Data shown:

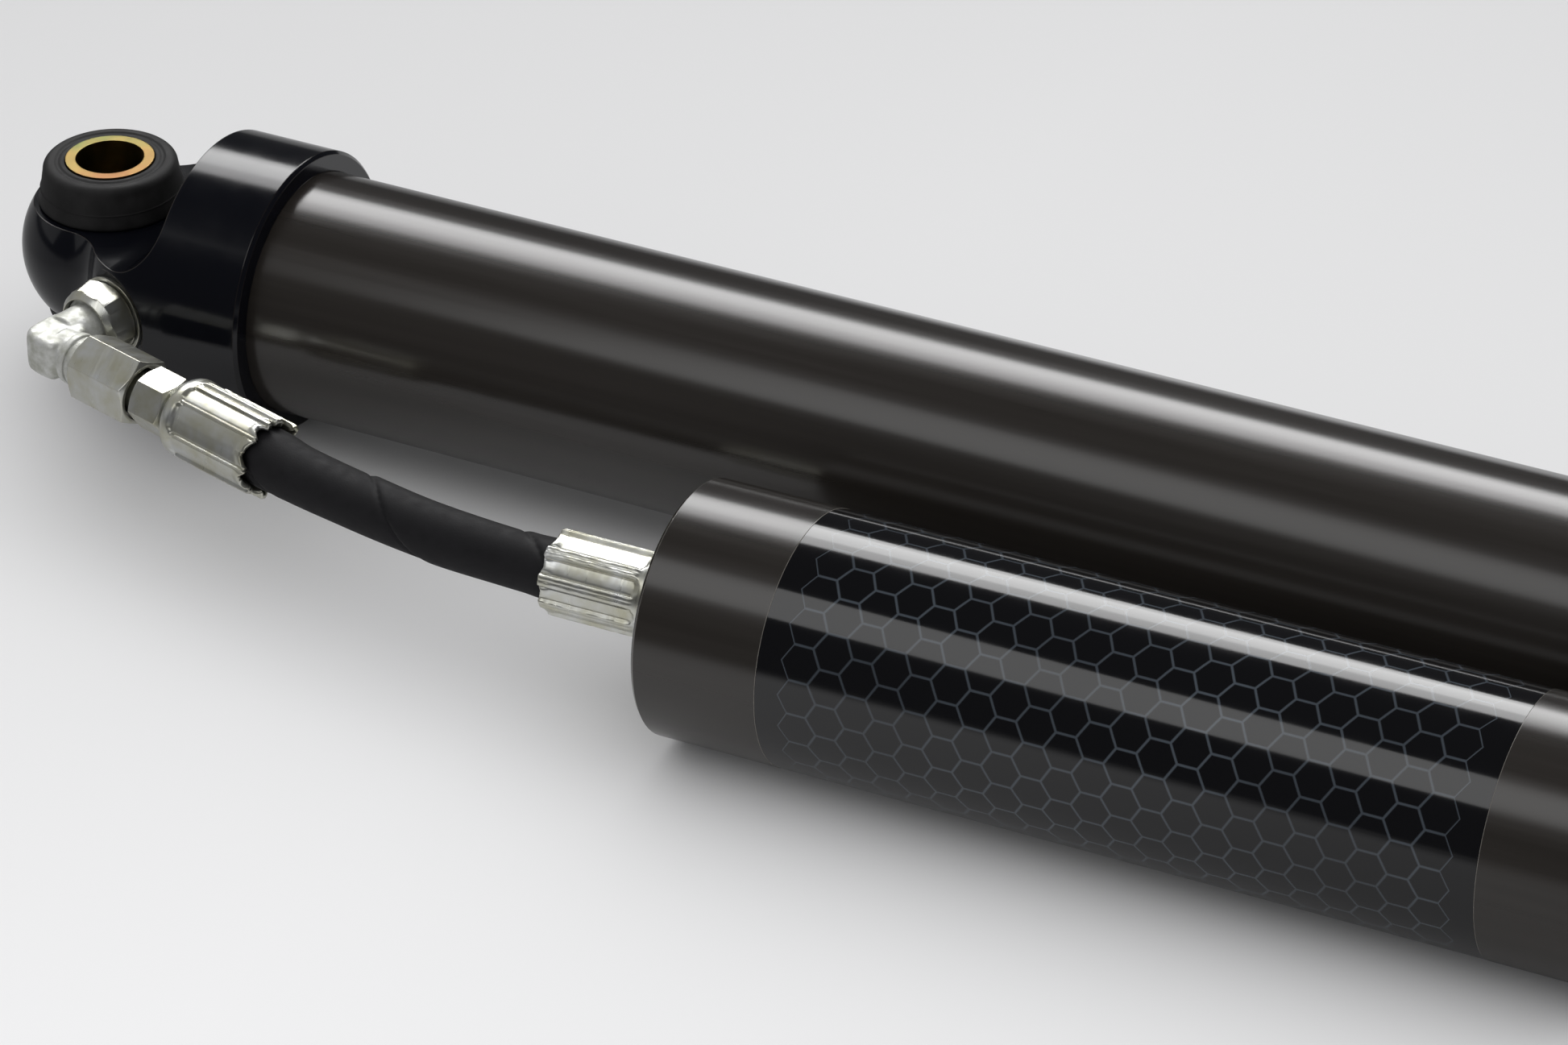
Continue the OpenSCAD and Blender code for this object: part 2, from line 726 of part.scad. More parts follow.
module hose_elbow() {
    color("#c8c9c0") elbow_frame() difference() {
        union() {
            intersection() {
                translate([0, 0, -elbow_t / 2]) linear_extrude(height = elbow_t)
                    heel_plan();
                rotate([90, 0, 0]) translate([0, 0, -elbow_w / 2])
                    linear_extrude(height = elbow_w) round_rect(elbow_w, elbow_t, elbow_edge);
                rotate([90, 0, 90]) translate([0, 0, -elbow_w / 2])
                    linear_extrude(height = elbow_w) round_rect(elbow_w, elbow_t, elbow_edge);
            }
            along_port() ring_x(0, lock_y0 - over, elbow_t / 2);
            along_port() ring_x(lock_y0 - over, stud_end, port_r);
            ring_x(0, nut_start - stop_gap, elbow_t / 2);
            turned() polygon([[0, nut_start - over], [thread_r, nut_start - over],
                              [thread_r, thread_end], [hole_r + over, cone_end],
                              [0, cone_end]]);
        }
        ring_x(0, cone_end + over, hole_r);
        along_port() ring_x(-oil_r, stud_end + over, hole_r);
    }
}

// The stem's head bears on the elbow's cone and the nut pulls it home
head_x = cone_end + stop_gap;
head_end = head_x + 2;
module swivel_nut() {
    color("#c8c9c0") elbow_frame() difference() {
        hex_x(nut_start, nut_end, nut_af, 1.3, 23);
        ring_x(nut_start - over, head_end, thread_r + seat_fit);
        ring_x(head_end - over, nut_end + over, neck_bore_r);
    }
}

module elbow_stem() {
    color("#c8c9c0") elbow_frame() difference() {
        union() {
            ring_x(head_x, head_end, thread_r - seat_fit);
            ring_x(head_end, hex_start, neck_bore_r - seat_fit);
            hex_x(hex_start, hex_end, stem_hex_af, hex_bevel, 8.5);
            ring_x(hex_end, ferrule_start + ferrule_wall, stem_r);
            ring_x(hose_start, hose_start + tail_len, tail_r);
        }
        ring_x(head_x - over, hose_start + tail_len + over, oil_r);
    }
}

// Crimped ferrule along X: shoulder at its start, scalloped mouth at its end
module ferrule(x0, spin) {
    x1 = x0 + ferrule_len;
    base_r = ferrule_r - ridge_h;
    shoulder = 3;
    step = 360 / crimps;
    scallop = base_r * sin(step / 2) * 0.8;
    difference() {
        union() {
            turned() {
                polygon([[0, x0], [base_r - shoulder, x0], [base_r - shoulder, x0 + shoulder],
                         [base_r, x0 + shoulder], [base_r, x1], [0, x1]]);
                translate([base_r - shoulder, x0 + shoulder]) circle(r = shoulder);
            }
            intersection() {
                ring_x(x0 + shoulder, x1, ferrule_r);
                for (i = [0 : crimps - 1]) rotate([spin + i * step, 0, 0])
                    translate([x0 + shoulder + 1.5, 0, -1.1])
                        cube([ferrule_len, ferrule_r + over, 2.2]);
            }
        }
        ring_x(x0 - over, x0 + ferrule_wall + over, ferrule_hole);
        ring_x(x0 + ferrule_wall, x1 + over, hose_r + seat_fit);
        for (i = [0 : crimps - 1]) rotate([spin + (i + 0.5) * step, 0, 0])
            translate([x1 + scallop * 0.45, 0, 0]) rotate([-90, 0, 0])
                cylinder(h = ferrule_r + over, r = scallop);
    }
}

module elbow_ferrule() {
    color("#c8c9c0") elbow_frame() ferrule(ferrule_start, 5);
}

module reservoir_ferrule() {
    color("#c8c9c0") reservoir_frame() translate([res_ferrule_end, 0, 0])
        mirror([1, 0, 0]) ferrule(0, 20);
}

// Hose route: straight out of the elbow, one bend, straight into the reservoir.
// The straight runs lap into the bend, which is finer by a hair so that they join cleanly.
module hose_route(r, hair) {
    lap = 1;
    elbow_frame() ring_x(hose_start, outlet_reach - hose_tangent + lap, r);
    bend_frame() translate([hose_tangent, hose_bend_r, 0])
        rotate([0, 0, -90 - hose_turn]) rotate_extrude(angle = hose_turn)
            translate([hose_bend_r, 0]) circle(r = r - hair);
    reservoir_frame() ring_x(meet_res + hose_tangent - lap, hose_end, r);
}

module hydraulic_hose() {
    color("#2a2a2c") difference() {
        hose_route(hose_r, 0.02);
        hose_route(hose_bore_d / 2, 0.02);
    }
}

module reservoir_stem() {
    color("#c8c9c0") reservoir_frame() difference() {
        union() {
            ring_x(hose_end - tail_len, hose_end, tail_r);
            ring_x(hose_end, res_hex_start, stem_r);
            hex_x(res_hex_start, hose_cap_x0, stem_hex_af, hex_bevel, 12);
            ring_x(hose_cap_x0, hose_cap_x0 + stem_thread_len, thread_r);
        }
        ring_x(hose_end - tail_len - over, hose_cap_x0 + stem_thread_len + over, oil_r);
    }
}

module stem_o_ring() {
    color("#111111") reservoir_frame()
        o_ring(hose_cap_x0 + ring_t / 4, thread_r + ring_t / 4 + seat_fit, ring_t * 0.5);
}

module reservoir_tube() {
    groove_r = bore_r + snap_t * 0.8;
    color("#3a3634") reservoir_frame() difference() {
        turned() difference() {
            bevelled_profile(res_start, res_end, res_r, rim_bevel);
            translate([0, res_start - over]) square([bore_r, res_len + 2 * over]);
        }
        ring_x(hose_cap_x0 - snap_t, hose_cap_x0, groove_r);
        ring_x(valve_cap_x1, valve_cap_x1 + snap_t, groove_r);
        ring_x(label_x0, label_x1, res_r + over, res_r - label_pocket);
    }
}

module reservoir_label() {
    color("#0d0d10") reservoir_frame()
        ring_x(label_x0 + seat_fit, label_x1 - seat_fit, label_r + label_t, label_r);
}

// End cap with an O-ring groove, from its inner face to its outer face
module end_cap(x0, x1) {
    mid = (x0 + x1) / 2;
    difference() {
        turned() bevelled_profile(x0, x1, bore_r - seat_fit, rim_bevel);
        difference() {
            ring_x(mid - groove_half, mid + groove_half, bore_r);
            ring_x(mid - ring_t, mid + ring_t, bore_r - seat_fit - ring_t);
        }
    }
}

module hose_end_cap() {
    color("#17181d") reservoir_frame() difference() {
        end_cap(hose_cap_x0, hose_cap_x1);
        ring_x(hose_cap_x0 - over, hose_cap_x0 + stem_thread_len + over, thread_r + seat_fit);
        ring_x(hose_cap_x0, hose_cap_x1 + over, oil_r);
        ring_x(hose_cap_x0 - over, hose_cap_x0 + ring_t * 0.55, thread_r + ring_t * 0.55);
    }
}

module valve_end_cap() {
    color("#17181d") reservoir_frame() difference() {
        end_cap(valve_cap_x0, valve_cap_x1);
        ring_x(valve_cap_x0 - over, valve_cap_x1 + over, valve_d / 2 + seat_fit);
    }
}

module end_cap_o_rings() {
    color("#111111") reservoir_frame()
        for (mid = [(hose_cap_x0 + hose_cap_x1) / 2, (valve_cap_x0 + valve_cap_x1) / 2])
            o_ring(mid, bore_r - seat_fit - ring_t / 2, ring_t - seat_fit);
}

// Spring ring with a gap, seated in the tube's groove
module snap_ring(x0, spin) {
    outer = bore_r + snap_t * 0.8 - stop_gap;
    color("#6d6f73") difference() {
        ring_x(x0 + seat_fit, x0 + snap_t - seat_fit, outer, outer - 3.6);
        rotate([spin, 0, 0]) translate([x0 - over, 0, -4]) cube([snap_t + 2 * over, bore_r + 4, 8]);
    }
}

module snap_rings() {
    reservoir_frame() {
        snap_ring(hose_cap_x0 - snap_t, 30);
        snap_ring(valve_cap_x1, 210);
    }
}

float_x1 = float_x0 + float_len;
float_band_x0 = float_x0 + 3;
float_band_len = float_len * 0.35;
float_o_ring_x = float_x1 - 6;
float_r = bore_r - 0.4;

// Cup-shaped piston that parts the oil from the gas
module floating_piston() {
    color("#a5a8ac") reservoir_frame() difference() {
        turned() bevelled_profile(float_x0, float_x1, float_r, rim_bevel);
        ring_x(float_x0 + 7, float_x1 + over, float_r - 8);
        difference() {
            ring_x(float_band_x0, float_band_x0 + float_band_len, bore_r);
            ring_x(float_x0 - over, float_x1 + over, bore_r - run_fit - band_t);
        }
        difference() {
            ring_x(float_o_ring_x - groove_half, float_o_ring_x + groove_half, bore_r);
            ring_x(float_x0 - over, float_x1 + over, bore_r - run_fit - ring_t);
        }
    }
}

module float_band() {
    color("#6b4a32") reservoir_frame()
        ring_x(float_band_x0 + seat_fit, float_band_x0 + float_band_len - seat_fit,
               bore_r - run_fit, bore_r - run_fit - band_t + seat_fit);
}

module float_o_ring() {
    color("#111111") reservoir_frame()
        o_ring(float_o_ring_x, bore_r - run_fit - (ring_t - seat_fit) / 2, ring_t - seat_fit);
}

// Gas valve screwed through the far end cap
module gas_valve() {
    base = 3;
    color("#b9a05a") reservoir_frame() difference() {
        union() {
            ring_x(valve_cap_x0 + 2, valve_cap_x1 + valve_len, valve_d / 2);
            hex_x(valve_cap_x1, valve_cap_x1 + base, valve_d * 1.45, 0.6);
        }
        ring_x(valve_cap_x0, valve_cap_x1 + valve_len + over, valve_d / 4);
    }
}

module valve_dust_cap() {
    cap_x0 = valve_cap_x1 + 3 + stop_gap;
    cap_x1 = valve_cap_x1 + valve_len + 1.5;
    color("#1b1b1c") reservoir_frame() difference() {
        turned() bevelled_profile(cap_x0, cap_x1, valve_cap_d / 2, rim_bevel / 2);
        ring_x(cap_x0 - over, valve_cap_x1 + valve_len, valve_d / 2 + seat_fit);
    }
}

upper_eye_cap();
upper_bushes();
upper_sleeve();
cap_o_ring();
body_tube();
end_collar();
seal_head();
head_o_ring();
rod_bushing();
rod_seal();
rod_wiper();
rod();
piston();
piston_band();
compression_shims();
rebound_shims();
piston_nut();
top_out_spacer();
bump_stop();
bump_washer();
jam_nut();
lower_eye();
lower_bushes();
lower_sleeve();
port_o_ring();
port_washer();
lock_nut();
hose_elbow();
swivel_nut();
elbow_stem();
elbow_ferrule();
hydraulic_hose();
reservoir_ferrule();
reservoir_stem();
stem_o_ring();
reservoir_tube();
reservoir_label();
hose_end_cap();
valve_end_cap();
end_cap_o_rings();
snap_rings();
floating_piston();
float_band();
float_o_ring();
gas_valve();
valve_dust_cap();
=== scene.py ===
# %% [markdown]
# # A remote-reservoir shock absorber
# This is a gas shock absorber for the rear axle of an off-road truck: a
# thick oil tube with an eye on its cap, a chromed rod with the second eye,
# and a shorter tube, the reservoir, on a short hose. The solid model already
# gives every piece its place. This script loads it as a fixed frame, lights
# it like a product on a white table, gives each surface its finish, and
# rebuilds the soft and crimped pieces, whose charm is in small shapes.

import math
import random

import bmesh
import bpy
from mathutils import Matrix, Vector, noise


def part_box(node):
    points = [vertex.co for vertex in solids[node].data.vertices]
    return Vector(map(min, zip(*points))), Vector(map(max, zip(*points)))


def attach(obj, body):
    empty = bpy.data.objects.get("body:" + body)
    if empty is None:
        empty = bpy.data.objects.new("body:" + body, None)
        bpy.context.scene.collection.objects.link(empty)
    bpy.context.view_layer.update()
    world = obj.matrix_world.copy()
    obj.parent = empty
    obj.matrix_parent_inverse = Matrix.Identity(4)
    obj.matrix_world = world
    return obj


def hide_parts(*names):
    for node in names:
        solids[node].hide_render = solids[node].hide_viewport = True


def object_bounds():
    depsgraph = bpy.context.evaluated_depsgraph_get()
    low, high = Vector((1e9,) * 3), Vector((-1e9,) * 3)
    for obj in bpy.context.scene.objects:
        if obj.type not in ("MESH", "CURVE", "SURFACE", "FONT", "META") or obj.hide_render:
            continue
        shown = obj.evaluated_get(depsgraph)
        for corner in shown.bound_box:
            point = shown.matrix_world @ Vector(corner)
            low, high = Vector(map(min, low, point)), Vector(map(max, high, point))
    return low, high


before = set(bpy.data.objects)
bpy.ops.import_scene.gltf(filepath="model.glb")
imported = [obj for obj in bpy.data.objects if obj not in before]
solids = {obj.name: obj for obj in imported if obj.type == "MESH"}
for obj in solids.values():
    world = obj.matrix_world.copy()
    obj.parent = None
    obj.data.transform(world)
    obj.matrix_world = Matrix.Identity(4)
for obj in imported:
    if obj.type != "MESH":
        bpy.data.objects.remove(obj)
frame_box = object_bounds()
MM = 0.001
print("pieces in the frame:", len(solids))

# %% [markdown]
# ## The camera
# The product stands a metre and a half away, under a long lens, so its
# parallel tubes stay nearly parallel. The camera looks 32 degrees down and a
# little along the body, and leans by less than a degree. A long lens is a
# narrow field of view, so the camera is far away and the focal length large.

# %% Camera
lens_mm = 147.28
camera_place = Vector((0.749868, -1.092121, 0.739434))
look_down, look_round, lean = 58.08, 27.708, -0.728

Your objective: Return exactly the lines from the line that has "upper_eye_cap();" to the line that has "for node in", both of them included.

Full solution:
upper_eye_cap();
upper_bushes();
upper_sleeve();
cap_o_ring();
body_tube();
end_collar();
seal_head();
head_o_ring();
rod_bushing();
rod_seal();
rod_wiper();
rod();
piston();
piston_band();
compression_shims();
rebound_shims();
piston_nut();
top_out_spacer();
bump_stop();
bump_washer();
jam_nut();
lower_eye();
lower_bushes();
lower_sleeve();
port_o_ring();
port_washer();
lock_nut();
hose_elbow();
swivel_nut();
elbow_stem();
elbow_ferrule();
hydraulic_hose();
reservoir_ferrule();
reservoir_stem();
stem_o_ring();
reservoir_tube();
reservoir_label();
hose_end_cap();
valve_end_cap();
end_cap_o_rings();
snap_rings();
floating_piston();
float_band();
float_o_ring();
gas_valve();
valve_dust_cap();
=== scene.py ===
# %% [markdown]
# # A remote-reservoir shock absorber
# This is a gas shock absorber for the rear axle of an off-road truck: a
# thick oil tube with an eye on its cap, a chromed rod with the second eye,
# and a shorter tube, the reservoir, on a short hose. The solid model already
# gives every piece its place. This script loads it as a fixed frame, lights
# it like a product on a white table, gives each surface its finish, and
# rebuilds the soft and crimped pieces, whose charm is in small shapes.

import math
import random

import bmesh
import bpy
from mathutils import Matrix, Vector, noise


def part_box(node):
    points = [vertex.co for vertex in solids[node].data.vertices]
    return Vector(map(min, zip(*points))), Vector(map(max, zip(*points)))


def attach(obj, body):
    empty = bpy.data.objects.get("body:" + body)
    if empty is None:
        empty = bpy.data.objects.new("body:" + body, None)
        bpy.context.scene.collection.objects.link(empty)
    bpy.context.view_layer.update()
    world = obj.matrix_world.copy()
    obj.parent = empty
    obj.matrix_parent_inverse = Matrix.Identity(4)
    obj.matrix_world = world
    return obj


def hide_parts(*names):
    for node in names:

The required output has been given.